Russian President Vladimir Putin has ordered the majority of his troops out of Syria. This comes as a surprise to everyone. A slew of questions erupted around this decision, wondering what Putin has achieved with Russia's intervention that started in September, which was denied at first, then admitted as a fact, and then accepted as a fait accompli. Did Russia outfox the West, yet again? Was it predictable? If yes, why was it not predicted? What were the gains and losses for Russia and for the West? And the most important question, what does this sudden move signal, and what can we expect moving forward?

So, what did Russia achieve? It's not very baffling to understand Russia if one carefully remembers the patterns emerging with Russian state behavior since the 2007 Munich security conference, the year that might have marked the return of Russia as a great power. A great many things happened that year, with the start of the Russian long range bomber flights across the Atlantic, as well as submarines trailing Western navies, a Cold war era practice, a crippling "unidentified" cyber-attack on Estonia and a culmination in Putin's denouncing of the Western liberal interventionist regime and "American uncontrolled hyperpower" in the Munich conference speech. Ironically, in the following year, Russia carried out its first intervention outside Russian borders in Georgia. Since then, it has been a periodic ebb and flow with Putin escalating somewhere, and backing down somewhere else. Crimea, Ukraine and Syria all follow the pattern.

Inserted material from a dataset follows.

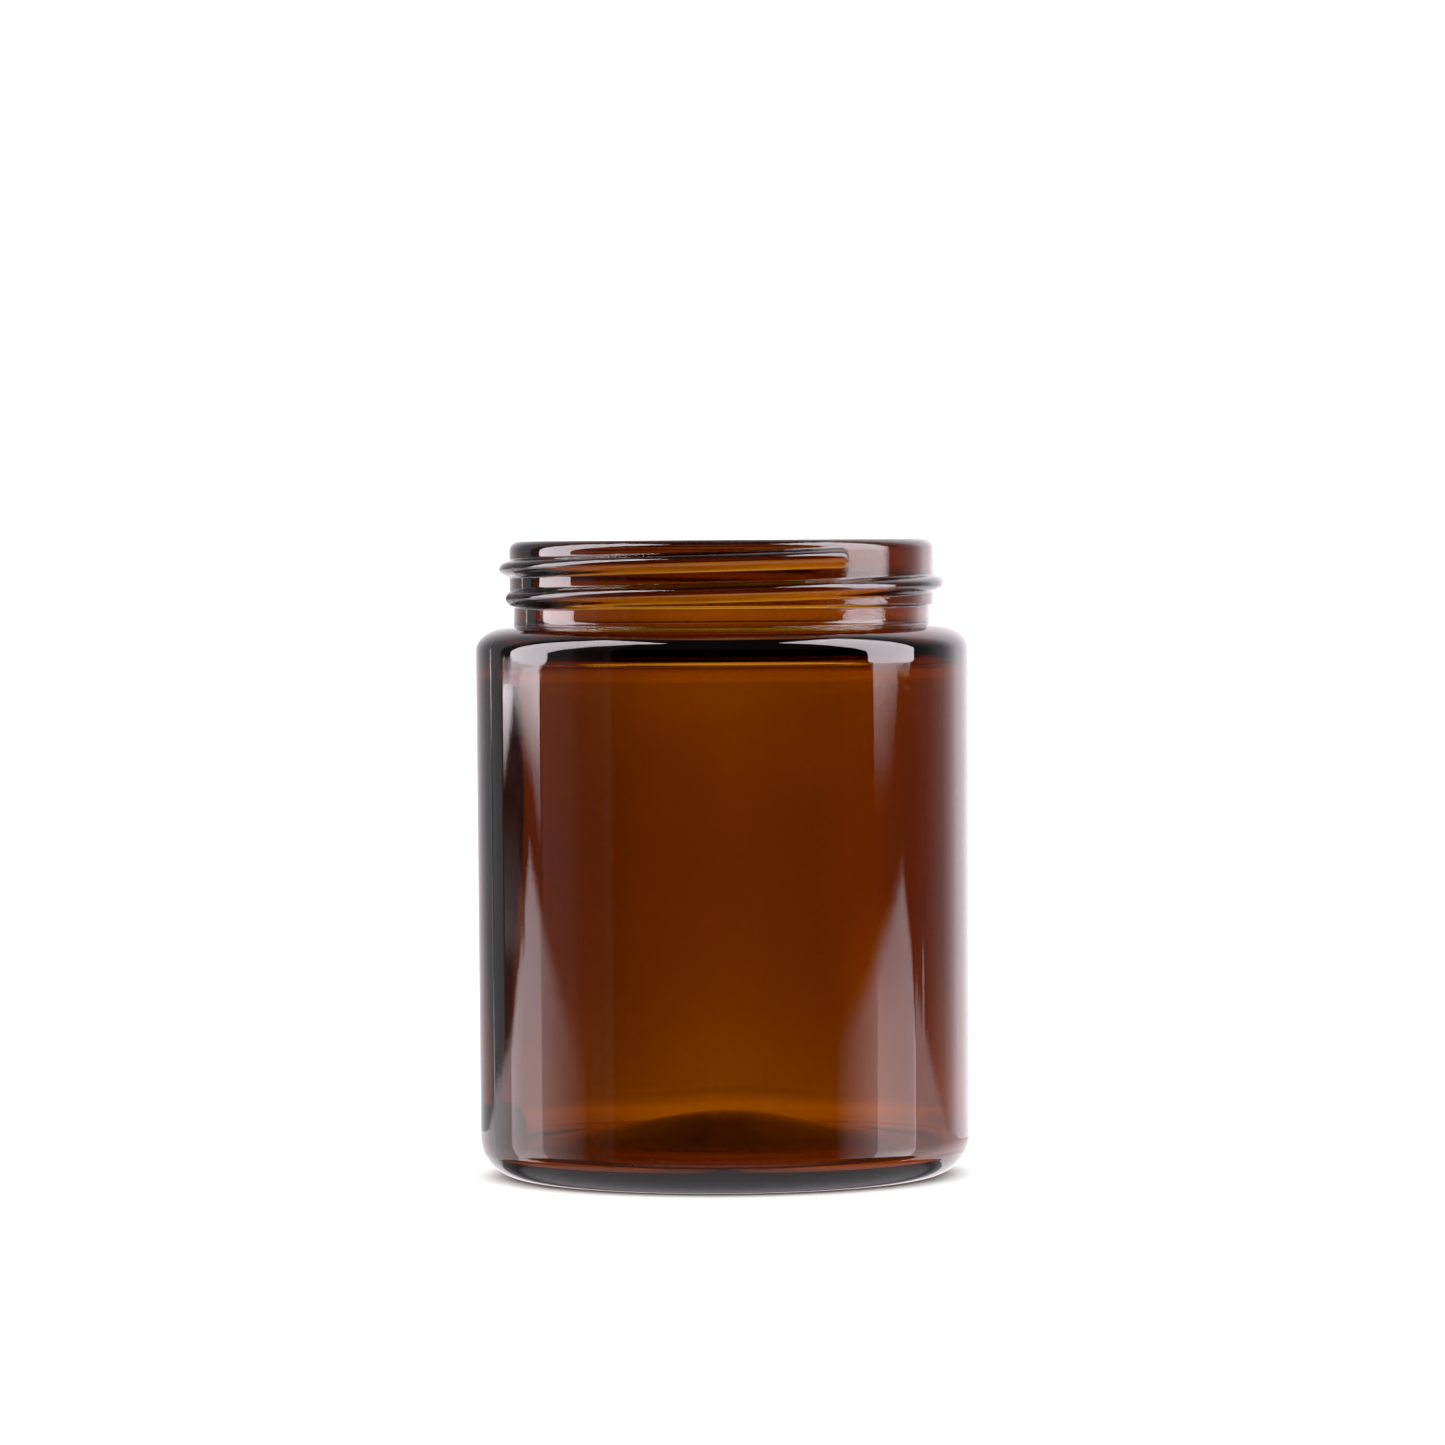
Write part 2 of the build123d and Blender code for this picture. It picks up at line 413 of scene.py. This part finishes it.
def column_angles():
    """Angles of the mesh's columns: even, and closer at the seams and at the thread's two ends."""
    angles = [2 * math.pi * i / COLUMNS for i in range(COLUMNS)]
    ends = (THREAD_LOW_ANGLE, THREAD_LOW_ANGLE + THREAD_TURN)
    for centre in SEAM_ANGLES:
        angles += [centre + SEAM_SPACING * i for i in SEAM_COLUMNS]
    for centre in ends:
        angles += [centre + THREAD_END_SPACING * i for i in THREAD_END_COLUMNS]
    angles = sorted(angle % (2 * math.pi) for angle in angles)
    kept = []
    for angle in angles:
        if not kept or angle - kept[-1] > CLOSEST_COLUMNS:
            kept.append(angle)
    return kept


def jar_mesh():
    """Closed mesh of the glass, its rows turned round the axis and its two middles closed with fans."""
    rows = [(radius, height, None) for radius, height in underside_section()]
    rows += [(radius, height, outside_rise) for radius, height in outside_section()]
    rows += [(radius, height, inside_wave) for radius, height in inside_section()]
    angles = column_angles()
    points = []
    for radius, height, shape in rows:
        for angle in angles:
            here = radius + (shape(height, angle) if shape else 0.0)
            points.append((here * math.cos(angle) * MM, here * math.sin(angle) * MM, height * MM))
    columns = len(angles)
    faces = []
    for row in range(len(rows) - 1):
        for column in range(columns):
            after = (column + 1) % columns
            below, above = row * columns, (row + 1) * columns
            faces.append((below + column, below + after, above + after, above + column))
    under, over = len(points), len(points) + 1
    points += [(0, 0, UNDERSIDE_RISE * MM), (0, 0, FLOOR_PEAK * MM)]
    last = (len(rows) - 1) * columns
    for column in range(columns):
        after = (column + 1) % columns
        faces.append((under, after, column))
        faces.append((over, last + column, last + after))
    mesh = bpy.data.meshes.new("amber_jar")
    mesh.from_pydata(points, [], faces)
    mesh.polygons.foreach_set("use_smooth", [True] * len(mesh.polygons))
    mesh.update()
    mesh.validate()
    for name, share in (("ripple", ripple_share), ("peel", peel_share)):
        skin = mesh.attributes.new(name, "FLOAT", "POINT")
        skin.data.foreach_set("value", [share(Vector(point) / MM) for point in points])
    return mesh


def node(tree, kind, **values):
    """A shader node with its sockets and settings given by name."""
    made = tree.nodes.new(kind)
    for key, value in values.items():
        if key in made.inputs:
            made.inputs[key].default_value = value
        else:
            setattr(made, key, value)
    return made


def uneven_skin(tree, where, skin, strength, below):
    """Bump of noise whose height follows a mesh attribute. Gives back its normal socket."""
    across, upright, rise = skin
    stretch = node(tree, "ShaderNodeMapping")
    stretch.inputs["Scale"].default_value = (1 / across / MM, 1 / across / MM, 1 / upright / MM)
    tree.links.new(where.outputs["Object"], stretch.inputs["Vector"])
    waves = node(tree, "ShaderNodeTexNoise", Detail=1.0)
    tree.links.new(stretch.outputs["Vector"], waves.inputs["Vector"])
    share = node(tree, "ShaderNodeAttribute", attribute_name=strength)
    height = node(tree, "ShaderNodeMath", operation="MULTIPLY")
    tree.links.new(waves.outputs["Fac"], height.inputs[0])
    tree.links.new(share.outputs["Fac"], height.inputs[1])
    bump = node(tree, "ShaderNodeBump")
    bump.inputs["Distance"].default_value = rise * MM
    tree.links.new(height.outputs[0], bump.inputs["Height"])
    if below:
        tree.links.new(below, bump.inputs["Normal"])
    return bump.outputs["Normal"]


def amber_glass():
    """Clear amber glass: tint by depth, faint mould ripples on the body and orange peel on the neck."""
    material = bpy.data.materials.new("amber_glass")
    material.use_nodes = True
    tree = material.node_tree
    tree.nodes.clear()
    link = tree.links.new
    output = node(tree, "ShaderNodeOutputMaterial")
    shader = node(tree, "ShaderNodeBsdfPrincipled")
    shader.inputs["Base Color"].default_value = (1, 1, 1, 1)
    shader.inputs["Transmission Weight"].default_value = 1.0
    shader.inputs["IOR"].default_value = GLASS_IOR
    shader.inputs["Roughness"].default_value = 0.0
    link(shader.outputs["BSDF"], output.inputs["Surface"])

    where = node(tree, "ShaderNodeTexCoord")
    fine = uneven_skin(tree, where, RIPPLE, "ripple", None)
    coarse = uneven_skin(tree, where, PEEL, "peel", fine)
    link(coarse, shader.inputs["Normal"])

    tint = node(tree, "ShaderNodeVolumeAbsorption")
    density = max(ABSORBED)
    tint.inputs["Color"].default_value = (*[1 - share / density for share in ABSORBED], 1)
    tint.inputs["Density"].default_value = density
    link(tint.outputs["Volume"], output.inputs["Volume"])
    return material


def card_material():
    """White light whose strength is stored at the card's corners."""
    material = bpy.data.materials.new("card")
    material.use_nodes = True
    tree = material.node_tree
    tree.nodes.clear()
    strength = node(tree, "ShaderNodeAttribute", attribute_name="glow")
    glow = node(tree, "ShaderNodeEmission", Color=(*REFLECTED_TINT, 1))
    output = node(tree, "ShaderNodeOutputMaterial")
    tree.links.new(strength.outputs["Fac"], glow.inputs["Strength"])
    tree.links.new(glow.outputs["Emission"], output.inputs["Surface"])
    return material


def card(name, corners):
    """Far light card that only reflections see. Corners are (azimuth, elevation, strength)."""
    centre = Vector((0, 0, HEIGHT * MM))
    points = []
    for azimuth, elevation, _ in corners:
        a, e = math.radians(azimuth), math.radians(elevation - TAPER_TURN)
        points.append(centre + CARD_DISTANCE * Vector((math.sin(a), -math.cos(a), math.tan(e))))
    mesh = bpy.data.meshes.new(name)
    mesh.from_pydata(points, [], [tuple(range(len(points)))])
    glow = mesh.attributes.new("glow", "FLOAT", "POINT")
    glow.data.foreach_set("value", [strength for _, _, strength in corners])
    made = bpy.data.objects.new(name, mesh)
    bpy.context.scene.collection.objects.link(made)
    mesh.materials.append(bpy.data.materials.get("card") or card_material())
    made.visible_camera = False
    made.visible_diffuse = False
    made.visible_transmission = False
    made.visible_volume_scatter = False
    made.visible_shadow = False
    return made


def dark_flag():
    """Black card seen only through the glass. It darkens the jar's left edge."""
    made = card("dark_flag", DARK_FLAG)
    made.visible_glossy = False
    made.visible_transmission = True


def floor():
    """Pale floor that the camera sees but the glass does not."""
    mesh = bpy.data.meshes.new("floor")
    half = FLOOR_HALF
    corners = [(-half, -half, 0), (half, -half, 0), (half, half, 0), (-half, half, 0)]
    mesh.from_pydata(corners, [], [(0, 1, 2, 3)])
    made = bpy.data.objects.new("floor", mesh)
    bpy.context.scene.collection.objects.link(made)
    made.location.z = -FLOOR_DROP
    made.visible_glossy = False
    made.visible_transmission = False
    material = bpy.data.materials.new("floor")
    material.use_nodes = True
    shader = material.node_tree.nodes["Principled BSDF"]
    shader.inputs["Base Color"].default_value = (FLOOR_GREY, FLOOR_GREY, FLOOR_GREY, 1)
    shader.inputs["Roughness"].default_value = 1.0
    shader.inputs["Specular IOR Level"].default_value = 0.0
    mesh.materials.append(material)


def studio_world():
    """White room, dark where the glass mirrors the camera's side and bright seen through the glass."""
    world = bpy.data.worlds.new("studio")
    bpy.context.scene.world = world
    world.use_nodes = True
    tree = world.node_tree
    tree.nodes.clear()
    link = tree.links.new
    where = node(tree, "ShaderNodeTexCoord")
    split = node(tree, "ShaderNodeSeparateXYZ")
    link(where.outputs["Generated"], split.inputs[0])
    back = node(tree, "ShaderNodeMath", operation="MULTIPLY")
    back.inputs[1].default_value = -1
    link(split.outputs["Y"], back.inputs[0])
    turn = node(tree, "ShaderNodeMath", operation="ARCTAN2")
    link(split.outputs["X"], turn.inputs[0])
    link(back.outputs[0], turn.inputs[1])
    azimuth = node(tree, "ShaderNodeMapRange")
    azimuth.inputs["From Min"].default_value = -math.pi
    azimuth.inputs["From Max"].default_value = math.pi
    link(turn.outputs[0], azimuth.inputs["Value"])
    azimuth = azimuth.outputs["Result"]
    rise = node(tree, "ShaderNodeMapRange")
    rise.inputs["From Min"].default_value = -1
    link(split.outputs["Z"], rise.inputs["Value"])
    rise = rise.outputs["Result"]

    reflected = node(tree, "ShaderNodeMath", operation="MULTIPLY_ADD")
    link(ramp(tree, azimuth, REFLECTED_ROUND, turn_place), reflected.inputs[0])
    link(ramp(tree, rise, REFLECTED_BAND, rise_place), reflected.inputs[1])
    link(ramp(tree, rise, REFLECTED_FLOOR, rise_place), reflected.inputs[2])
    fine = node(tree, "ShaderNodeMapRange")
    fine.inputs["From Min"].default_value = math.sin(math.radians(FINE_SPAN[0]))
    fine.inputs["From Max"].default_value = math.sin(math.radians(FINE_SPAN[1]))
    link(split.outputs["Z"], fine.inputs["Value"])
    backdrop = node(tree, "ShaderNodeMath", operation="MULTIPLY")
    link(ramp(tree, rise, THROUGH_RISE, rise_place), backdrop.inputs[0])
    link(ramp(tree, fine.outputs["Result"], THROUGH_FINE, fine_place), backdrop.inputs[1])
    elsewhere = ramp(tree, rise, THROUGH_ELSEWHERE, rise_place)
    behind = ramp(tree, azimuth, BEHIND, turn_place)
    through = node(tree, "ShaderNodeMath", operation="MULTIPLY")
    link(ramp(tree, azimuth, THROUGH_ROUND, turn_place), through.inputs[0])
    link(mixed(tree, behind, elsewhere, backdrop.outputs[0]), through.inputs[1])

    path = node(tree, "ShaderNodeLightPath")
    mirrored = node(tree, "ShaderNodeMath", operation="SUBTRACT", use_clamp=True)
    link(path.outputs["Is Glossy Ray"], mirrored.inputs[0])
    link(path.outputs["Is Transmission Ray"], mirrored.inputs[1])
    room = mixed(tree, mirrored.outputs[0], ROOM_LIGHT, reflected.outputs[0])
    seen = mixed(tree, path.outputs["Is Transmission Ray"], room, through.outputs[0])
    tint = node(tree, "ShaderNodeCombineColor")
    for channel, share in zip(("Red", "Green", "Blue"), REFLECTED_TINT):
        link(mixed(tree, mirrored.outputs[0], 1.0, share), tint.inputs[channel])
    background = node(tree, "ShaderNodeBackground")
    link(tint.outputs["Color"], background.inputs["Color"])
    link(seen, background.inputs["Strength"])
    output = node(tree, "ShaderNodeOutputWorld")
    link(background.outputs[0], output.inputs["Surface"])


def mixed(tree, factor, first, second):
    """First value at factor 0 and second value at factor 1. Each is a number or a socket."""
    made = tree.nodes.new("ShaderNodeMix")
    tree.links.new(factor, made.inputs["Factor"])
    for socket, value in ((made.inputs["A"], first), (made.inputs["B"], second)):
        if isinstance(value, float):
            socket.default_value = value
        else:
            tree.links.new(value, socket)
    return made.outputs["Result"]


def turn_place(degrees):
    """Place of an azimuth on a colour ramp."""
    return (degrees + 180) / 360


def rise_place(degrees):
    """Place of an elevation on a colour ramp."""
    return (math.sin(math.radians(degrees)) + 1) / 2


def fine_place(degrees):
    """Place of an elevation on the colour ramp of the narrow band that shows through the wall."""
    return (degrees - FINE_SPAN[0]) / (FINE_SPAN[1] - FINE_SPAN[0])


def ramp(tree, source, stops, place):
    """Grey colour ramp with its stops given in degrees. Gives back its output socket."""
    made = tree.nodes.new("ShaderNodeValToRGB")
    elements = made.color_ramp.elements
    while len(elements) > 1:
        elements.remove(elements[-1])
    for i, (degrees, value) in enumerate(stops):
        stop = elements[0] if i == 0 else elements.new(place(degrees))
        stop.position = place(degrees)
        stop.color = (value, value, value, 1)
    tree.links.new(source, made.inputs["Fac"])
    return made.outputs["Color"]


def camera():
    """Camera level with the rim, as far away as a long lens stands, tipped down to the jar's middle."""
    data = bpy.data.cameras.new("camera")
    data.sensor_width = SENSOR_WIDTH
    data.lens = LENS
    made = bpy.data.objects.new("camera", data)
    bpy.context.scene.collection.objects.link(made)
    made.location = (0, -CAMERA_DISTANCE, HEIGHT * MM)
    made.rotation_mode = "QUATERNION"
    tipped = Euler((math.radians(90) - CAMERA_TIP, 0, 0)).to_quaternion()
    made.rotation_quaternion = tipped @ Euler((0, 0, -CAMERA_ROLL)).to_quaternion()
    data.clip_start = 0.05
    data.clip_end = 30.0
    bpy.context.scene.camera = made


def look():
    """Colour management and light bounces."""
    scene = bpy.context.scene
    scene.view_settings.view_transform = "Standard"
    scene.view_settings.look = "None"
    scene.cycles.max_bounces = 32
    scene.cycles.transmission_bounces = 24
    scene.cycles.glossy_bounces = 12
    scene.cycles.use_denoising = True


camera()
look()
studio_world()
floor()
for name, corners in CARDS.items():
    card(name, corners)
dark_flag()

jar = bpy.data.objects.new("amber_jar", jar_mesh())
bpy.context.scene.collection.objects.link(jar)
jar.data.materials.append(amber_glass())
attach(jar, "root")
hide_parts("glass_jar")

Now, one needs to understand Russian goals and motivations to understand whether this limited intervention was a success or failure, and also whether or not the West has been proverbially "outfoxed." The Russian president had a quirky client with Bashar Assad. Contrary to popular opinion, evidence suggests there is a big difference in the way Assad sees the Syrian war when compared to the way that Putin sees it. For Assad, this conflict is civilizational, ethno-sectarian, and survivalist. If Assad loses, he might suffer the same fate as Gaddafi, and his people, the Shiite Alawites, might be massacred. The main goal of Assad was to stabilize the regime in a safe corner, and make the conflict one between good and evil. Russian goals were different and multiple.